Now we're even starting to see people running multiple hypervisors, so it's not even just one virtualization platform anymore, either. So the environment has gotten bigger, much bigger than we ever thought it could or would. We have numerous customers today that have data measured in petabytes, and we have a lot more applications to deal with.
And last, but not least, we now have more data that's deemed mission critical, and by mission critical, I mean data that has to be recovered in less than an hour. Surveys 10 years ago showed that in a typical IT environment, 10 percent of the data was mission critical. Today, surveys show that it's 50 percent and more.
Gardner: George, did John leave anything out? From your perspective, why is it different now?
Crump: A couple of things.I would dovetail into what he just mentioned about mission criticality. There are definitely more platforms, and that's a challenge, but the expectation of the user is just higher. The term I use for it is IT is getting "Facebooked."

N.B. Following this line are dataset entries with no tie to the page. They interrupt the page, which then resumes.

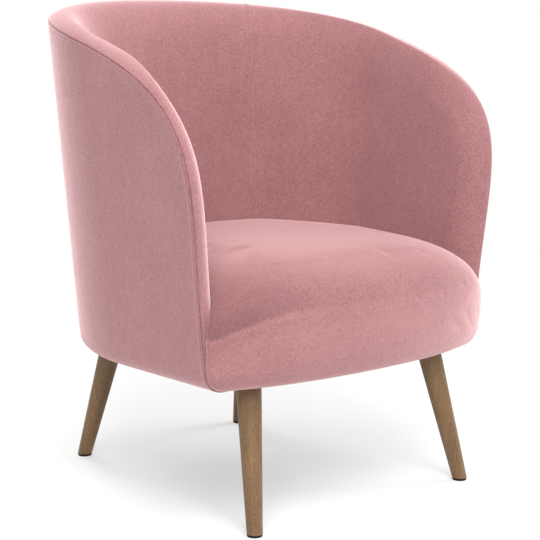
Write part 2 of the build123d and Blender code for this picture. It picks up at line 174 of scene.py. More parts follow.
def mirror_p(points):
    """The same (p, z) points on the other side of the chair."""
    return points * (-1, 1) + (2 * MIDDLE, 0)


def rim_seam():
    """The seam round the rim as dense (p, z) places, from the left arm over the back to the right arm."""
    drawn, even = SEAM_STEPS
    t = np.linspace(0, 1, drawn)[:, None]
    s = 1 - t
    a, b, c, d = (np.array(q) for q in SEAM_CURVE)
    curve = a * s ** 3 + 3 * b * t * s ** 2 + 3 * c * t ** 2 * s + d * t ** 3
    curve = np.concatenate([[(ARM_FRONT_Y, LOW_Z)], curve])
    share = np.clip((curve[:, 0] - SIDE_END_Y) / (BACK_Y - SIDE_END_Y), 0, 1)
    corner = SIDE_END_Y + CORNER_LENGTH * corner_share(corner_y, share, rising=True)
    half = np.stack([np.where(curve[:, 0] < SIDE_END_Y, curve[:, 0], corner), curve[:, 1]], -1)
    length = runs_of(half)
    half = at_runs(half, length, np.linspace(0, length[-1], even))
    return np.concatenate([half, mirror_p(half[-2::-1])])


SEAM = rim_seam()
SEAM_RUNS = runs_of(SEAM)
LEFT_HALF = slice(len(SEAM) // 2)
ALONG = np.gradient(SEAM, axis=0) / np.linalg.norm(np.gradient(SEAM, axis=0), axis=1)[:, None]
INTO_PANEL = np.stack([ALONG[:, 1], -ALONG[:, 0]], -1)


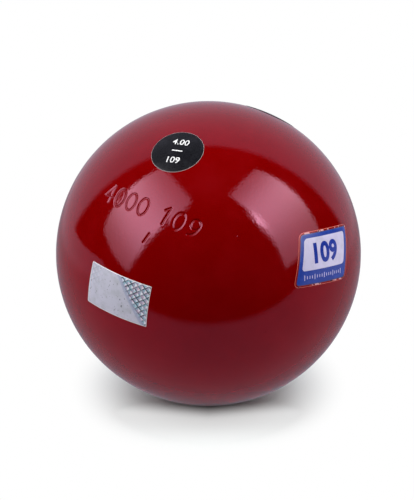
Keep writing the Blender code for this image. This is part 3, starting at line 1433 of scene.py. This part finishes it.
@dataclass(frozen=True)
class RoundLabels:
    """The two round labels near the top: black film, one with plain numerals, one bare.

    The dash between the numerals is given by its width, its height and its corners' radius.
    """

    ball: Ball
    front: Place = Place(-22.6, 58.4)
    back: Place = Place(128.5, 58.7)
    diameter: float = 0.019
    thickness: float = 0.0001
    rim: float = 0.00012
    layer: float = 0.000012
    layer_rise: float = 0.000006
    mass: str = "4.00"
    size: str = "109"
    numerals: Numerals = Numerals(0.0026, 0.006)
    row_height: float = 0.0042
    dash: Triple = (0.0040, 0.00045, 0.0002)
    black: Film = Film("black_label_film", (0.006, 0.006, 0.008), (0.014, 0.014, 0.018), 0.3, 0.22)
    dark: Film = Film("dark_label_film", (0.008, 0.008, 0.010), (0.018, 0.018, 0.022), 0.3, 0.22)
    paper: Film = Film("label_edge", (0.34, 0.30, 0.30), (0.28, 0.25, 0.25), 0.4)
    ink: Film = Film("white_ink", (0.80, 0.80, 0.80), (0.66, 0.66, 0.68), 0.45)

    def disc(self, name: str, place: Place, film: Film, edge: Film) -> Label:
        """Lays a disc of film with its cut edge.

        Args:
            name: The node that it stands for.
            place: Its place.
            film: The finish of its printed face, named as its slot in the record is.
            edge: The finish of its edge.

        Returns:
            The label, for its printing.
        """
        label = Label(self.ball, place)
        stock = Sheet(circle(self.diameter), -SHEET_SINK, self.thickness)
        label.lay(f"{name}_stock", [stock.shape()], film.name, edge, name)
        disc = Sheet(circle(self.diameter - 2 * self.rim), self.thickness - self.layer, self.layer)
        label.lay(f"{name}_film", [disc.shape()], film.name, film)
        return label

    def build(self) -> None:
        """Builds both labels."""
        label = self.disc("round_label", self.front, self.black, self.paper)
        foot = self.thickness - self.layer + self.layer_rise
        rows = [
            self.numerals.shape(self.mass, foot, self.layer, (0.0, self.row_height)),
            Sheet(rectangle(*self.dash), foot, self.layer).shape(),
            self.numerals.shape(self.size, foot, self.layer, (0.0, -self.row_height)),
        ]
        label.lay("round_label_printing", rows, self.black.name, self.ink)
        self.disc("top_label", self.back, self.dark, self.dark)


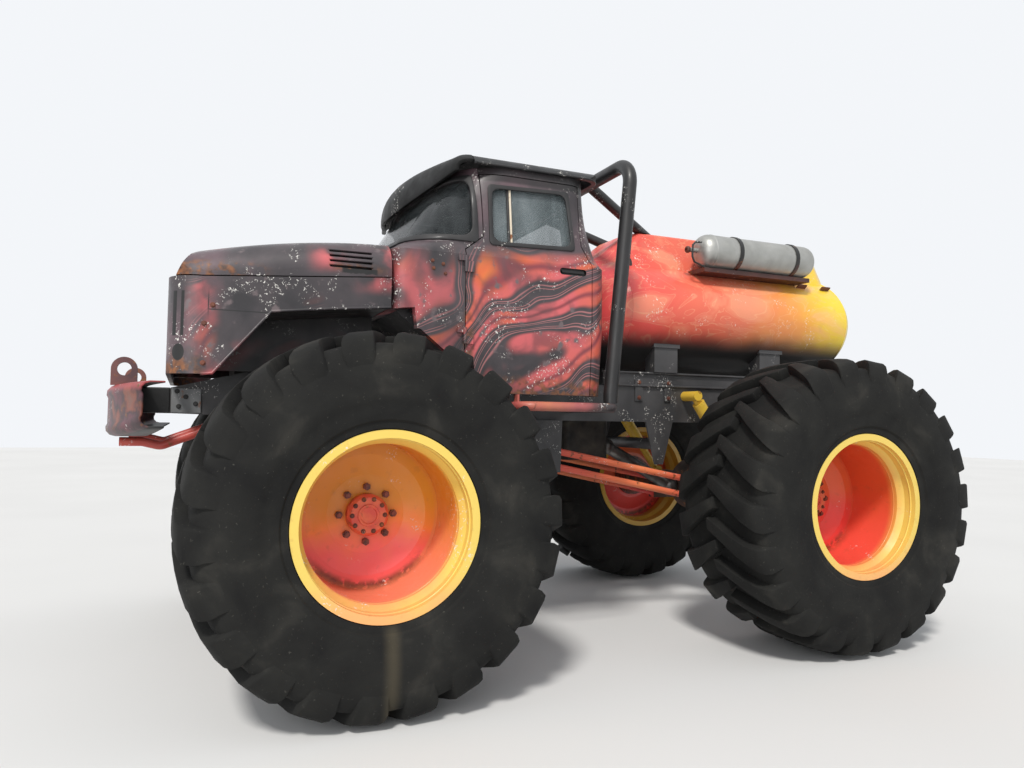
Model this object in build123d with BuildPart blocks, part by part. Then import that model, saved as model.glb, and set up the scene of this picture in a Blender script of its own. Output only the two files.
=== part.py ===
from build123d import *
from math import atan2, cos, radians, sin
import os

os.makedirs("parts", exist_ok=True)

# Sizes are in millimetres. X runs across the truck with its left side positive, the truck faces -Y,
# and Z is measured up from the ground.

# Wheels
wheelbase = 2900
front_axle_y = -1395
rear_axle_y = front_axle_y + wheelbase
tyre_radius = 900
tyre_width = 780
tyre_sides = 18
tread_edge_radius = 826
tread_half_width = 338
sidewall_radius = 650
lug_root_depth = 60
lug_bend_x = 300
lug_bend_radius = 872
lug_end_x = 388
lug_end_radius = 655
lug_count = 18
lug_centre_width = 62
lug_edge_width = 92
lug_skew = 190
lug_inner_x = 12
hub_z = tyre_radius
wheel_x = 1220
rim_width = 690
rim_flange_radius = 434
rim_flange_thickness = 12
bead_seat_radius = 406
well_radius = 378
rim_wall = 10
disc_x = 1060
disc_thickness = 16
disc_dish = 34
stud_circle_radius = 137.5
stud_count = 8
stud_radius = 11
running_gap = 5
seat_gap = 0.3

# Hubs
hub_flange_radius = 172
hub_flange_thickness = 26
hub_drum_radius = 150
hub_drum_length = 62
hub_cap_radius = 104
hub_cap_length = 70
pilot_radius = 92
nut_radius = 19
nut_height = 22

# Steering and axles
kingpin_x = 850
kingpin_radius = 26
kingpin_depth = 45
knuckle_half_height = 115
knuckle_boss_radius = 66
spindle_radius = 105
yoke_reach = 66
yoke_half_width = 72
yoke_plate = 46
yoke_root_x = 690
yoke_web = 50
axle_tube_radius = 85
diff_radius = 200
diff_half_width = 170
diff_cone_length = 150
pinion_radius = 74
pinion_length = 265
arm_length = 280
arm_width = 64
arm_thickness = 34
tie_rod_radius = 19
tie_rod_eye_radius = 30
tie_rod_pin_radius = 12
pin_gap = 0.08

# Frame
rail_outer_x = 432
rail_flange = 76
rail_plate = 10
rail_bottom = hub_z + 484
rail_top = hub_z + 728
rail_front_y = front_axle_y - 930
rail_rear_y = front_axle_y + 3650
horn_bottom = hub_z + 493
horn_top = hub_z + 631
horn_length = 380
beam_height = 101
beam_front_y = front_axle_y + 1780
beam_rear_y = rail_rear_y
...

I've had many IT guys say to me, "One of the common responses I get from my users is, 'My Facebook account is never down.'" So there is this really high expectation on availability, returning data, and things of that nature that probably isn't really fair, but it's reality.

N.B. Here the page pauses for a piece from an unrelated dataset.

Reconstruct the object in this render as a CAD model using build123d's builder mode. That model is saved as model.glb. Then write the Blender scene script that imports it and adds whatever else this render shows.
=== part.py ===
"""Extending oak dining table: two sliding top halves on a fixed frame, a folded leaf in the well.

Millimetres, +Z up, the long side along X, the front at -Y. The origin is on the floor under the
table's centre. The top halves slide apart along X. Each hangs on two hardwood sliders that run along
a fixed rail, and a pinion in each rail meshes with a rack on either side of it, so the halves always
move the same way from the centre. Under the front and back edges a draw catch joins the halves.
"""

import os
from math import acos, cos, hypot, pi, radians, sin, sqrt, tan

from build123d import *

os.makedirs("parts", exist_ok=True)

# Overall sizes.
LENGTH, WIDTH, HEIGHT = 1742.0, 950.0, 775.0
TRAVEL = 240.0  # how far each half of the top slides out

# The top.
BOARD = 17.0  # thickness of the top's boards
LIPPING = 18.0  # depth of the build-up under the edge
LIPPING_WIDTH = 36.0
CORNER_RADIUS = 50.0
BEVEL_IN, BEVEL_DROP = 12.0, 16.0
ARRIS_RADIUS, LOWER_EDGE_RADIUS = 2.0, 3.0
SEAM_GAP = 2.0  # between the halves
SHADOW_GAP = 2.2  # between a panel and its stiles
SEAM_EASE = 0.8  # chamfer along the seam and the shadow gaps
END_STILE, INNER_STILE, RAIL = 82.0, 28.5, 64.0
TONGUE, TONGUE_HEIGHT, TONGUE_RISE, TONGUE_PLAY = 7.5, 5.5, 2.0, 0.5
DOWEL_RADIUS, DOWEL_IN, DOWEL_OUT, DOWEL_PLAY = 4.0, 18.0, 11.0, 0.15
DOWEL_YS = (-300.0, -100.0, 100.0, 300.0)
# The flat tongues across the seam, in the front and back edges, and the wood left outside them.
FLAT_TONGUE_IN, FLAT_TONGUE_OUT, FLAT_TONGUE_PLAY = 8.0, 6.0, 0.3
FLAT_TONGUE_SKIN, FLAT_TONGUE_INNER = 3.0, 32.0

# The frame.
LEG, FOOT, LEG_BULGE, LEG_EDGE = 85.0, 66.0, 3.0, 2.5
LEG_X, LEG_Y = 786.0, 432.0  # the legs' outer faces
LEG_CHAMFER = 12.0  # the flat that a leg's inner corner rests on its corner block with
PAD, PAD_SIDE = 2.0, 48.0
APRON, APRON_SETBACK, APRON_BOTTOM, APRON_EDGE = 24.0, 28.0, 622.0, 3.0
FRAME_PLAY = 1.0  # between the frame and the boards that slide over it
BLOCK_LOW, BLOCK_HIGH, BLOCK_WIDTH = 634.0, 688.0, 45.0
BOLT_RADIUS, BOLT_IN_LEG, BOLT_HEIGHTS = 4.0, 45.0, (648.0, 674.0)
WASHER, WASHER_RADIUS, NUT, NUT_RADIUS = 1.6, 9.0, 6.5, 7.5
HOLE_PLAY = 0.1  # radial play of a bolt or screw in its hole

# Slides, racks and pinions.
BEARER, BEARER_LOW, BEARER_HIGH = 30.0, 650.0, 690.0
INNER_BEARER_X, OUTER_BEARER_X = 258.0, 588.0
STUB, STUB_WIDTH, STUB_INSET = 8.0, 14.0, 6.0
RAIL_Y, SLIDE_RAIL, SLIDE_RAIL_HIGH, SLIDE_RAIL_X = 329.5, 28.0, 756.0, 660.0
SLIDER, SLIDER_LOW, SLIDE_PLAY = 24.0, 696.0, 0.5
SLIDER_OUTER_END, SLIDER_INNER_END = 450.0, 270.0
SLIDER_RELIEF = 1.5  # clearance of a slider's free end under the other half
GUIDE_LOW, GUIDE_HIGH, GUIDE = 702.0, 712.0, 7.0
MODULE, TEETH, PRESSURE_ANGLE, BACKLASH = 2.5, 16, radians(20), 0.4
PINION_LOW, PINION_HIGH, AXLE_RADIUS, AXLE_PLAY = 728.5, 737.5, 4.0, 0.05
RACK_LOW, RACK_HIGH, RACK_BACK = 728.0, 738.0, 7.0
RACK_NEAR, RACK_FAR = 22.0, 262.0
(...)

One of the reasons that more data is getting classified as mission critical is just that the expectation that everything will be around forever is much higher.
The other thing that we forget sometimes is that the backup process, especially a network backup -- probably unlike any other -- stresses every single component in the infrastructure. You're pulling data off of a local storage device on a server, it's going through that server CPU and memory, it's going down a network card, down a network cable, to a switch, to another card, into some sort of storage device, be it disk or tape.

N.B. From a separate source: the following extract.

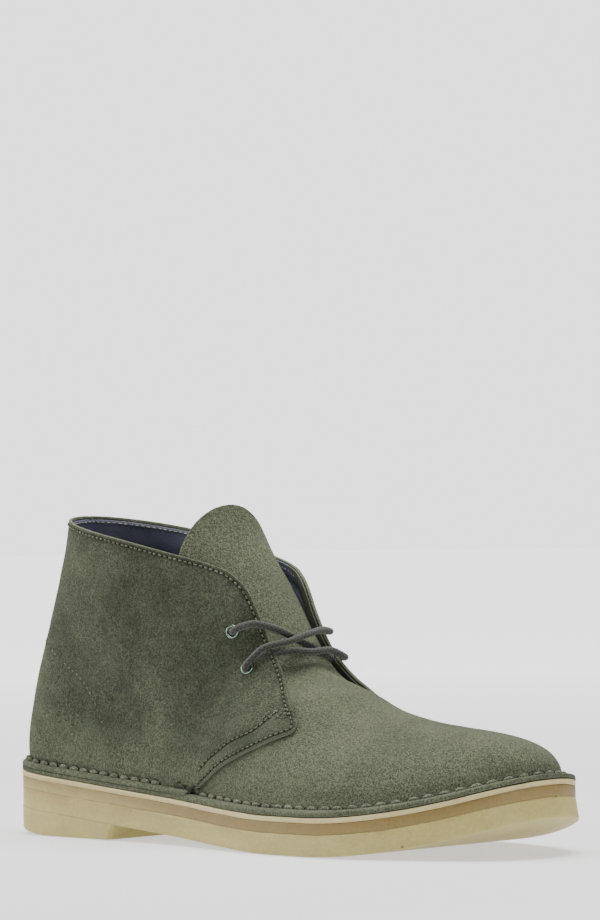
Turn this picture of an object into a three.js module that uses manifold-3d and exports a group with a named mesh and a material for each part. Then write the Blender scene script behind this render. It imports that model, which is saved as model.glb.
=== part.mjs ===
// A suede chukka boot on a crepe sole: a right boot, about UK 8, standing empty on its sole.
// Millimetres. +X points to the toe, +Y to the inner (medial) side, +Z up.
// The origin is on the floor under the middle of the heel. Lengths below run from the back of the outsole.
import * as THREE from "three";
import { mergeVertices } from "three/addons/utils/BufferGeometryUtils.js";
import Module from "manifold-3d";

const wasm = await Module();
wasm.setup();

// Main sizes
const LENGTH = 301; // outsole, heel to toe
const BALL_WIDTH = 107; // outsole at the ball
const HEEL_WIDTH = 76; // outsole at the heel
const COLLAR_HEIGHT = 144; // back of the collar above the floor
const INSTEP_HEIGHT = 80; // ridge of the instep above the floor, at the throat
const TOE_HEIGHT = 52.5; // top of the toe box above the floor
const HEEL_SEAT_HEIGHT = 30; // top of the midsole above the floor, at the back
const TOE_SPRING = 16; // lift of the outsole's tip

// Thicknesses and clearances
const GAP = 0.3; // between pieces that touch
const SUEDE = 1.8; // wall of the vamp and its turned-out flange
const QUARTER_STEP = 1.6; // the quarters stand this far proud of the vamp
const FLANGE = 5.5; // width of the turned-out edge beyond the wall
const MIDSOLE = 2.2;
const CREPE_MIDDLE = 4.6;
const OUTSOLE = 8.8;
const INSOLE = 3.0;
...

So there are 15 things that happen in a backup and all 15 things have to go flawlessly. If one thing is broken, the backup fails, and, of course, it's the IT guy's fault. It's just a complex environment, and I don't know of another process that pushes on all aspects of the environment in one fell swoop like backup does.
Gardner: So the stakes are higher, the expectations are higher, the scale and volume and heterogeneity are all increased. What does this mean, John, for those that are tasked with managing this, or trying to get a handle on it as a process, rather than a technology-by-technology approach?
Maxwell: There are two issues here. One, you expect today's storage administrator, or sysadmin, to be a database administrator (DBA), a VMware administrator, a Unix sysadmin, and a Windows admin. That's a lot of responsibility, but that's the fact.
A lot of people think that they are going to have as deep level of knowledge on how to recover a Windows server as they would an Oracle database. That's just not the case, and it's the same thing from a product perspective, from a technology perspective.
Is there really such thing as a backup product, the Swiss Army knife, that does the best of everything? Probably not, because being the best of everything means different things to different accounts. It means one thing for the small to medium-size business (SMB), and it could mean something altogether different for the enterprise.
We've now gotten into a situation where we have the typical IT environment using multiple backup products that, in most cases, have nothing in common. They have a lot of hands in the pot trying to manage data protection and restore data, and it has become a tangled mess.
Gardner: Before we dive a little bit deeper into some of these major areas, I'd like to just visit another issue that's very top of mind for many organizations, and that's security, compliance, and business continuity types of issues, risk mitigation issues. George Crump, how important is that to consider, when you look at taking more of a comprehensive or a holistic view of this backup and data-protection issue?
Crump: It's a really critical issue, and there are two ramifications. Probably the one that strikes fear in the heart of every CEO on the planet is all the disclosure laws that exist now that say that, when you lose a customer's data, you have to let him know. Unfortunately, probably the only effective way to do that is to let everybody know.
I'm sure everybody listening to this podcast has gotten more than one letter already this year saying their Social Security number has been exposed, things like that. I can think of three or four I've already gotten this year.
So there is the downside of legally having to admit you made a mistake, and then there is the legal requirements of retaining information in case of a lawsuit. The traditional thing was that if I got a discovery motion filed against me, I needed to be able to pull this information back, and that was one motivator. But the bigger motivator is having to disclose that we did lose data.
And there's a new one coming in. We're hearing about big data, analytics, and things like that. All of that is based on being able to access old information in some form, pull it back from something, and be able to analyze it.
That is leading many, many organizations to not delete anything. If you don't delete anything, how do you store it? A disk-only type of solution forever, as an example, is a pretty expensive solution. I know disk has gotten a lot cheaper, but forever, that's a really long time to keep the lights on, so to speak.